RAND fordert vergeblich friedliche Koexistenz mit China

Das Hauptquartier der RAND Corporation in Santa Monica, Kalifornien, VSA. Quelle Wikimedia CC BY-SA 4.0 Foto Coolcaesar

Berlin, BRD (Weltexpress). Die Pentagon-Denkfabrik RAND setzte sich überraschend für einen Kurswechsel Washingtons und friedliche Koexistenz mit China ein; nicht, weil man bei RAND plötzlich friedfertig geworden wäre, sondern weil den USA eine erniedrigende Niederlage erspart werden soll.
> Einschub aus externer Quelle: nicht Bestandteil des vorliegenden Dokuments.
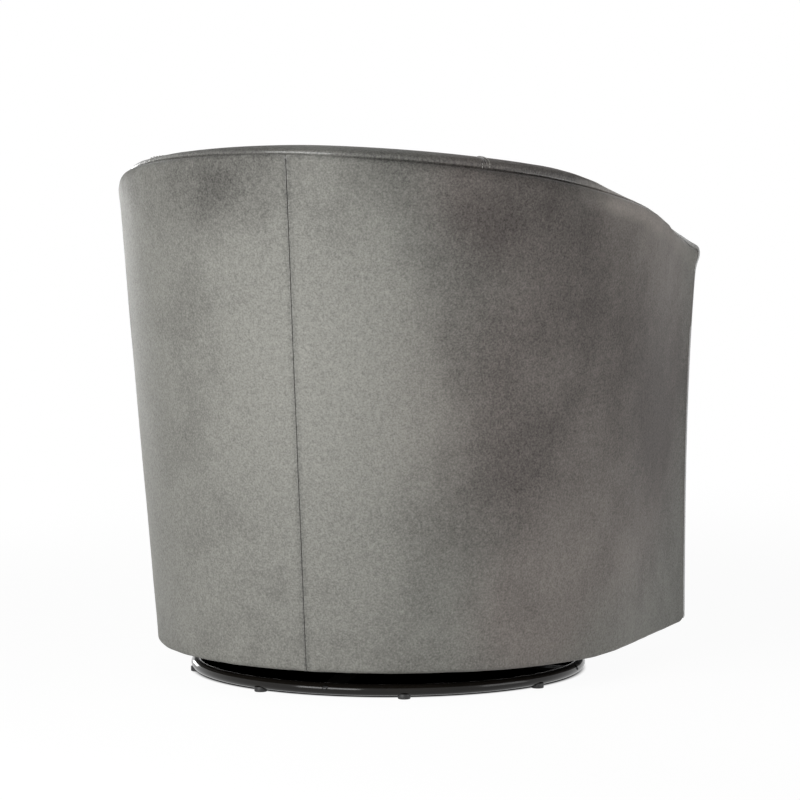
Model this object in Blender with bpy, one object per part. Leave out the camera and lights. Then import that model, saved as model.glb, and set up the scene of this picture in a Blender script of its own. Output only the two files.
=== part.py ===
"""A barrel swivel armchair: leather covers on a plywood frame, on a round steel swivel base.

Metres, +Z up. The front of the chair faces -Y. The origin is on the floor, under the middle of the
chair's box; the swivel axis is upright, SWIVEL_Y from it.

The curved wall is described once, by wall_point(run, height, inset). Every layer of the wall, from the
outside cover to the inside pad, takes its place from that one surface, so the layers nest.
"""

import math

import bmesh
import bpy
from mathutils import Matrix, Vector

# Clearances
GAP = 0.0004  # between pieces that touch
WALL_GAP = 0.0005  # between the nested layers of the curved wall
BORE_GAP = 0.0003  # round a shaft, a rivet or a ball

# The wall's outer surface
HALF_WIDTH = 0.338  # at the bottom edge
BACK_DEPTH = 0.346  # from the centre of the back's curve to the back, at the bottom edge
CURVE_CENTRE_Y = -0.0545
ARM_LENGTH = 0.294  # straight part of an arm, forward of the curve's centre
SHELL_BOTTOM = 0.040
SIDE_FLARE = 0.080  # metres outward for each metre up
BACK_FLARE = 0.101
ARM_ROLL = 0.015  # outward curl at the top of the arm's front
ARM_ROLL_RISE = 0.53  # height over which it curls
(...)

RAND wurde inzwischen jedoch zurückgepfiffen.

Der politisch aufschlussreiche Appell, den RAND jüngst in einem über 100 Seiten langen Bericht veröffentlicht hat, ist in sich selbst bereits eine Sensation, vor allem in Anbetracht der Tatsache, dass es RAND war, die mit ihren wegweisenden Politikpapieren über die letzten Jahrzehnte maßgeblich die katastrophale US-Russland- und US-China-Politik geprägt hat. Unter anderem hatte RAND mit ihrem Papier „Extending Russia“ die Blaupause für den massenmörderischen Stellvertreterkrieg in der Ukraine entworfen, der Russland eine strategische Niederlage zufügen sollte, was sich jedoch ins Gegenteil verkehrte.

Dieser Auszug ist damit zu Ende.